Aim of the task ▸ Your task is to reproduce the material exactly.

Source material ▸
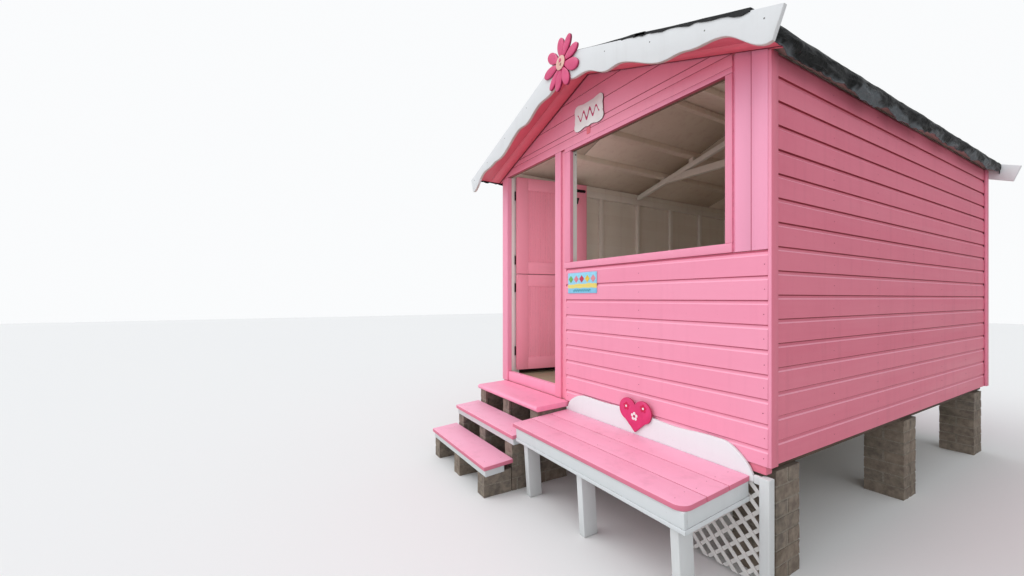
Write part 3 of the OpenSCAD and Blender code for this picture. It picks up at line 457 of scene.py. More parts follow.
def edit(piece, kind="FACE", every="DESELECT"):
    only(piece)
    bpy.ops.object.mode_set(mode="EDIT")
    bpy.ops.mesh.select_mode(type=kind)
    bpy.ops.mesh.select_all(action=every)


def done():
    bpy.ops.object.mode_set(mode="OBJECT")


def pick(piece, kind, test):
    """Selects the faces or points that pass the test, by their place or normal."""
    bpy.ops.mesh.select_all(action="DESELECT")
    shape = bmesh.from_edit_mesh(piece.data)
    for part in getattr(shape, kind):
        if test(part):
            part.select_set(True)
    bmesh.update_edit_mesh(piece.data)


def score(place, normal, **settings):
    """Bisects the whole piece along a plane; in edit mode."""
    bpy.ops.mesh.select_all(action="SELECT")
    bpy.ops.mesh.bisect(plane_co=place, plane_no=normal, **settings)


def saw(piece, *planes):
    """Keeps what lies behind each plane, given by a point and a normal, and closes the cut."""
    edit(piece)
    for place, normal in planes:
        score(place, normal, use_fill=True, clear_outer=True)
    done()


def push(value):
    bpy.ops.transform.translate(value=value)


def extrude(value):
    bpy.ops.mesh.extrude_region_move(TRANSFORM_OT_translate={"value": value})


def faces_front(f):
    return f.normal.y < -0.9


def faces_back(f):
    return f.normal.y > 0.9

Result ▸
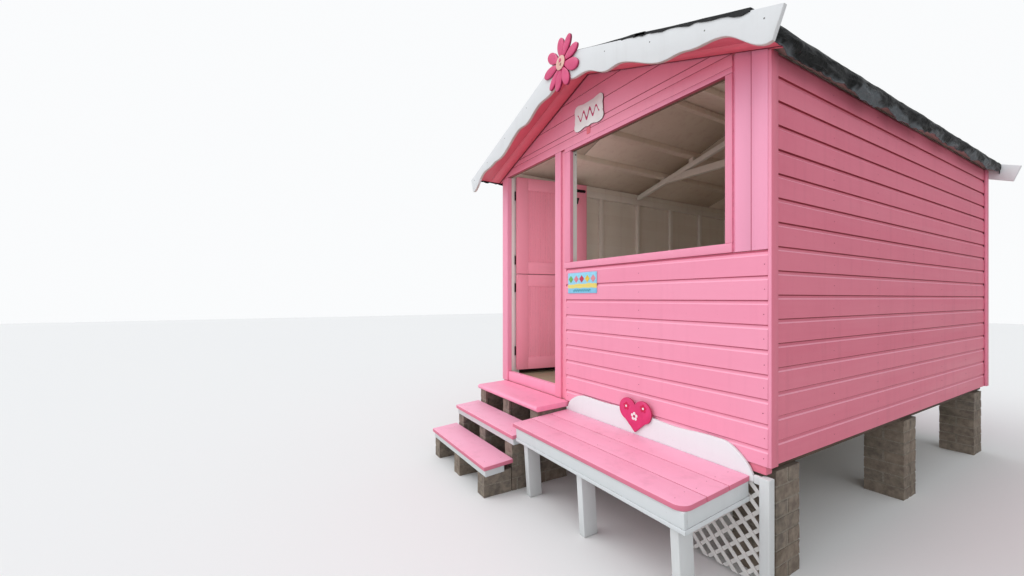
Write part 3 of the OpenSCAD and Blender code for this picture. It picks up at line 457 of scene.py. More parts follow.
def edit(piece, kind="FACE", every="DESELECT"):
    only(piece)
    bpy.ops.object.mode_set(mode="EDIT")
    bpy.ops.mesh.select_mode(type=kind)
    bpy.ops.mesh.select_all(action=every)


def done():
    bpy.ops.object.mode_set(mode="OBJECT")


def pick(piece, kind, test):
    """Selects the faces or points that pass the test, by their place or normal."""
    bpy.ops.mesh.select_all(action="DESELECT")
    shape = bmesh.from_edit_mesh(piece.data)
    for part in getattr(shape, kind):
        if test(part):
            part.select_set(True)
    bmesh.update_edit_mesh(piece.data)


def score(place, normal, **settings):
    """Bisects the whole piece along a plane; in edit mode."""
    bpy.ops.mesh.select_all(action="SELECT")
    bpy.ops.mesh.bisect(plane_co=place, plane_no=normal, **settings)


def saw(piece, *planes):
    """Keeps what lies behind each plane, given by a point and a normal, and closes the cut."""
    edit(piece)
    for place, normal in planes:
        score(place, normal, use_fill=True, clear_outer=True)
    done()


def push(value):
    bpy.ops.transform.translate(value=value)


def extrude(value):
    bpy.ops.mesh.extrude_region_move(TRANSFORM_OT_translate={"value": value})


def faces_front(f):
    return f.normal.y < -0.9


def faces_back(f):
    return f.normal.y > 0.9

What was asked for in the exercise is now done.